The Ancient Universities of Scotland award a Master of Arts degree to humanities or arts graduates, but a B.Sc. to science graduates. This course takes four years for an honours degree and three for an ordinar. In Scotland, it is possible to opt to take an ordinary degree rather than this simply ranking below a third class honours (for example, B.A. with distinction, merit or pass).
A Bachelor of Arts is entitled to the designation B.A. for an ordinary/pass degree and B.A. (Hons) for an honours degree. Students who completed an honours B.A. sometimes style themselves by '(Hon)' or '(Hons)' after the degree abbreviation in parentheses. An honours degree is always awarded in one of four classes depending upon the marks gained in the final assessments and examinations.
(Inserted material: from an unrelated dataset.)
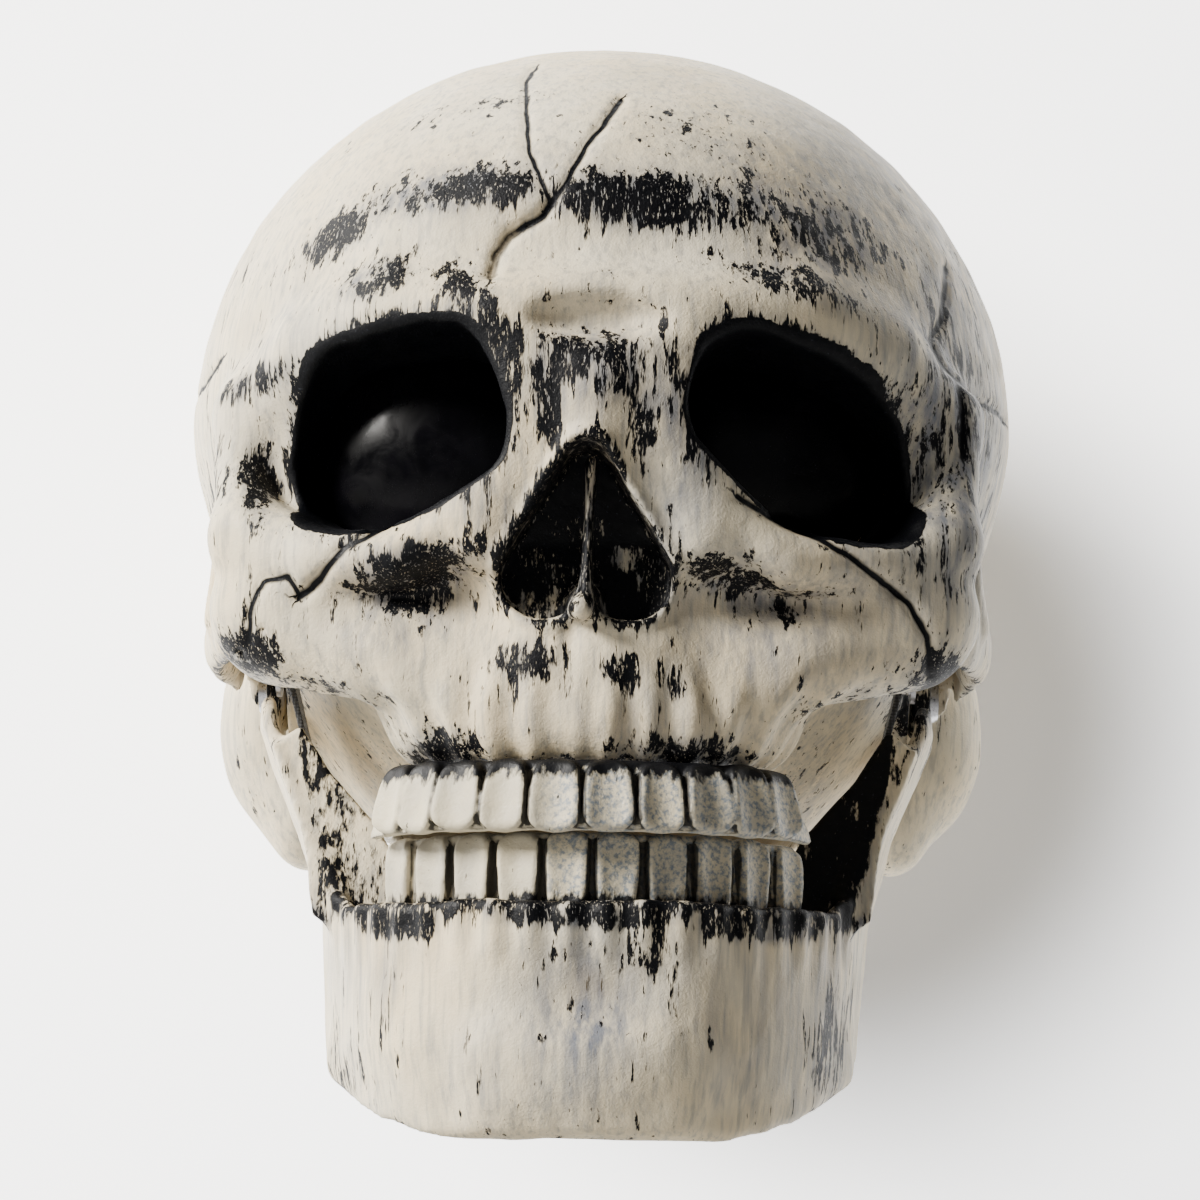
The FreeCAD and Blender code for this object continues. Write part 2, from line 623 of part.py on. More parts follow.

The top students are awarded a first-class degree, followed by an upper second-class degree (usually referred to as a 2:1), a lower second-class degree (usually referred to as a 2:2), and those with the lowest marks gain a third-class degree. An ordinary or unclassified degree (which does not give the graduate the right to add '(Hons)') may be awarded if a student has completed the full honours degree course but has not obtained the total required passes sufficient to merit a third-class honours degree. Typically these degrees lack the last year requirement of a dissertation.